Task instructions: Can you reproduce the data beneath, keeping every line exact?

── Extracted material ──

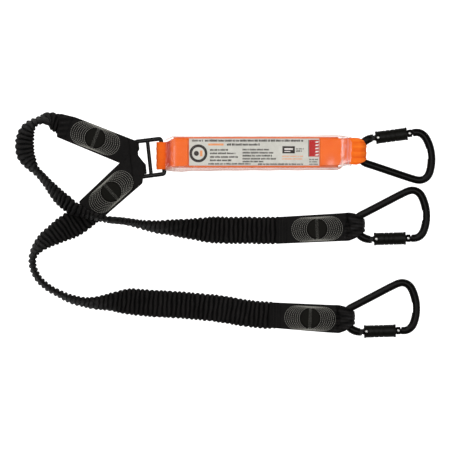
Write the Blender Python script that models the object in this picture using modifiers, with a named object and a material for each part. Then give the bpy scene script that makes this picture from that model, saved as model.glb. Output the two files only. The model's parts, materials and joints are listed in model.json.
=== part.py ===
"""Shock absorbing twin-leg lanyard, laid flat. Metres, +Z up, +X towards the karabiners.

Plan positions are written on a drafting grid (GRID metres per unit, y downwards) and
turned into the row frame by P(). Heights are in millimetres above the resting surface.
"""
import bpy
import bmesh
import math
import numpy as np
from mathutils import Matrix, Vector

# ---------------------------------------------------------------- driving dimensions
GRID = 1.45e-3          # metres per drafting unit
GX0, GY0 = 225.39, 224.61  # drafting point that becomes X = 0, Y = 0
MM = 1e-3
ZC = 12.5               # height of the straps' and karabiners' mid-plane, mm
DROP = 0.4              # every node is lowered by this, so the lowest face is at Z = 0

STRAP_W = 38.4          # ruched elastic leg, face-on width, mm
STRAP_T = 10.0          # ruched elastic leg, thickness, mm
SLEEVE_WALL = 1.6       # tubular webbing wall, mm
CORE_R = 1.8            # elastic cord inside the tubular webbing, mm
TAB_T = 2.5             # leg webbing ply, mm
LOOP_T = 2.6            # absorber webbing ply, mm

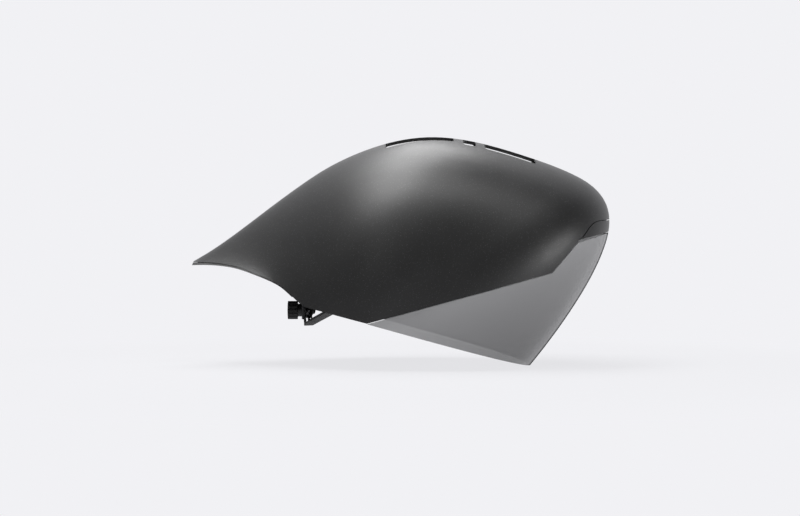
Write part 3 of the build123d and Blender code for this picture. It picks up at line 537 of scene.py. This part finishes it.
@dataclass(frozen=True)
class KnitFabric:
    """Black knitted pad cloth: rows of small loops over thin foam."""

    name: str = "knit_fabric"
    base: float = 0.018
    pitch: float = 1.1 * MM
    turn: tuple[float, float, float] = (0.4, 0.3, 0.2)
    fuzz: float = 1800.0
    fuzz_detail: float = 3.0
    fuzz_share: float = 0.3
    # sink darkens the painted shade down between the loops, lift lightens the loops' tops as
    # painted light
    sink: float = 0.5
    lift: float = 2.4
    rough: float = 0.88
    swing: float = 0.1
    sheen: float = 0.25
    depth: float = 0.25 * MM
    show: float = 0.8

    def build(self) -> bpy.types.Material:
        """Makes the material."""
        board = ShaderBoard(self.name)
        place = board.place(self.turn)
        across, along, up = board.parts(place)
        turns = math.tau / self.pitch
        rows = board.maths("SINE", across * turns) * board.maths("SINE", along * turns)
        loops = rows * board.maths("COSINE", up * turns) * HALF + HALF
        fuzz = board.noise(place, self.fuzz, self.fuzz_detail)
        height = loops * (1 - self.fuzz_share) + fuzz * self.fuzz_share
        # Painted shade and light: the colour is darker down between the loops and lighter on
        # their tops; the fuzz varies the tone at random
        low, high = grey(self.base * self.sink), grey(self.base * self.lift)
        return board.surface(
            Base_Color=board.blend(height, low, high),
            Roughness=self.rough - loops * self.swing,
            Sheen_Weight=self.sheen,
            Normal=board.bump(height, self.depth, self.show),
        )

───

Answer to the exercise:
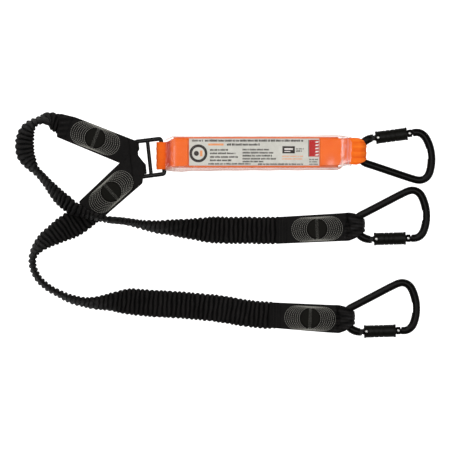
Write the Blender Python script that models the object in this picture using modifiers, with a named object and a material for each part. Then give the bpy scene script that makes this picture from that model, saved as model.glb. Output the two files only. The model's parts, materials and joints are listed in model.json.
=== part.py ===
"""Shock absorbing twin-leg lanyard, laid flat. Metres, +Z up, +X towards the karabiners.

Plan positions are written on a drafting grid (GRID metres per unit, y downwards) and
turned into the row frame by P(). Heights are in millimetres above the resting surface.
"""
import bpy
import bmesh
import math
import numpy as np
from mathutils import Matrix, Vector

# ---------------------------------------------------------------- driving dimensions
GRID = 1.45e-3          # metres per drafting unit
GX0, GY0 = 225.39, 224.61  # drafting point that becomes X = 0, Y = 0
MM = 1e-3
ZC = 12.5               # height of the straps' and karabiners' mid-plane, mm
DROP = 0.4              # every node is lowered by this, so the lowest face is at Z = 0

STRAP_W = 38.4          # ruched elastic leg, face-on width, mm
STRAP_T = 10.0          # ruched elastic leg, thickness, mm
SLEEVE_WALL = 1.6       # tubular webbing wall, mm
CORE_R = 1.8            # elastic cord inside the tubular webbing, mm
TAB_T = 2.5             # leg webbing ply, mm
LOOP_T = 2.6            # absorber webbing ply, mm

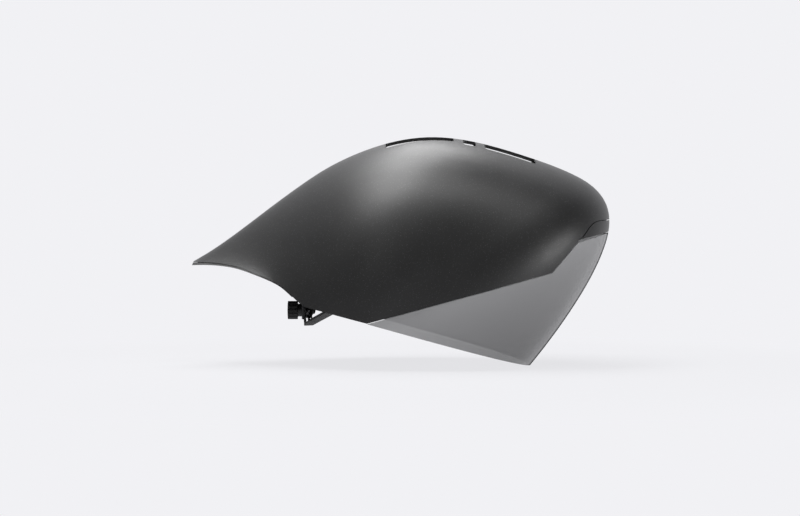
Write part 3 of the build123d and Blender code for this picture. It picks up at line 537 of scene.py. This part finishes it.
@dataclass(frozen=True)
class KnitFabric:
    """Black knitted pad cloth: rows of small loops over thin foam."""

    name: str = "knit_fabric"
    base: float = 0.018
    pitch: float = 1.1 * MM
    turn: tuple[float, float, float] = (0.4, 0.3, 0.2)
    fuzz: float = 1800.0
    fuzz_detail: float = 3.0
    fuzz_share: float = 0.3
    # sink darkens the painted shade down between the loops, lift lightens the loops' tops as
    # painted light
    sink: float = 0.5
    lift: float = 2.4
    rough: float = 0.88
    swing: float = 0.1
    sheen: float = 0.25
    depth: float = 0.25 * MM
    show: float = 0.8

    def build(self) -> bpy.types.Material:
        """Makes the material."""
        board = ShaderBoard(self.name)
        place = board.place(self.turn)
        across, along, up = board.parts(place)
        turns = math.tau / self.pitch
        rows = board.maths("SINE", across * turns) * board.maths("SINE", along * turns)
        loops = rows * board.maths("COSINE", up * turns) * HALF + HALF
        fuzz = board.noise(place, self.fuzz, self.fuzz_detail)
        height = loops * (1 - self.fuzz_share) + fuzz * self.fuzz_share
        # Painted shade and light: the colour is darker down between the loops and lighter on
        # their tops; the fuzz varies the tone at random
        low, high = grey(self.base * self.sink), grey(self.base * self.lift)
        return board.surface(
            Base_Color=board.blend(height, low, high),
            Roughness=self.rough - loops * self.swing,
            Sheen_Weight=self.sheen,
            Normal=board.bump(height, self.depth, self.show),
        )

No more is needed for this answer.